If you want to smoke everywhere then invent a bubble that keeps the smoke only around your head. Your freedom to smoke ends as soon as it infringes upon my freedom not to. When you can control where your smoke goes then you have a legitimate argument, until then...

Leelah / December 30, 2007 10:03 AM

If it can happen in England, it can happen in Chicago!

Leelah / December 30, 2007 10:04 AM

If it can happen in England, it can happen in Chicago. I'm not sure how strict bars will be about it at midnight, though.

I am really excited about the prospect of smoke-free hair and clothes after going out!

C-Note / December 30, 2007 3:34 PM

Brad- you are correct for the most part. Yes, smoking kills people, and I'm sure Brian is aware of that. You are correct that, in general, Brian's freedom to smoke ends with your freedom not to. But your argument is valid (at least until Tuesday) only on your private property, or on public property. Not on someone else's private property.

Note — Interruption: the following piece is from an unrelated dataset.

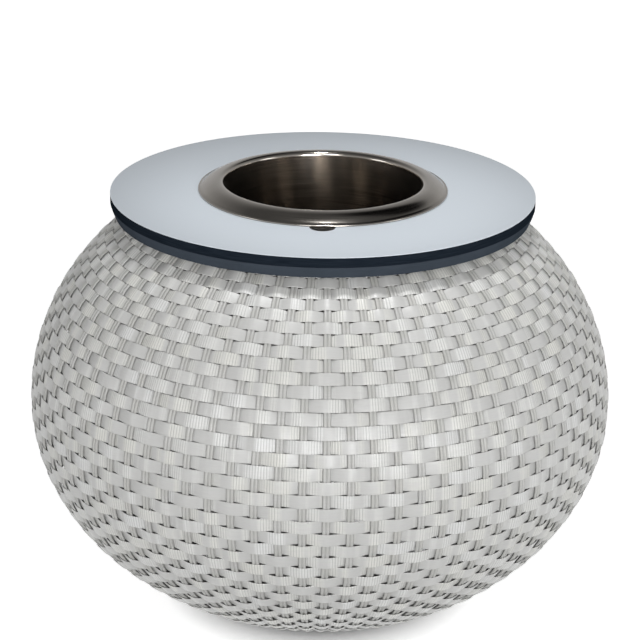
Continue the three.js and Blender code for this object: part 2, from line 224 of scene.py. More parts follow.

However, what we're talking about is Private Property. At least ideally, Bars are the Private Property of the Proprietor. If the Proprietor allows his customers to smoke, and you don't enjoy it, you are free to leave, or to avoid the business altogether. You can't go into the Proprietor's business and tell his customers not to smoke, because your right not to smoke is pre-empted by the property rights of the Proprietor, unless smoking is in violation of the law. Which, of course, it will be very shortly.

Unfortunately, however, your argument will gain a degree of legal validity, albeit questionable. But the rationale does not involve your health as a patron, actually, but the health of the employees of the establishment.

This is what is called "representative democracy." Your representatives claim to represent the interests of people who haven't complained of the conduct that the representatives want to prohibit. Have you ever heard bar/restaurant employees complaining about cigarette smoke, oven smoke, fryer smoke, or any other smoke?

Brad / December 30, 2007 5:55 PM

I'm sort of amazed that someone with the intelligence to explain the legal argument to me in clear terms and great depth still thinks smoking is a good idea.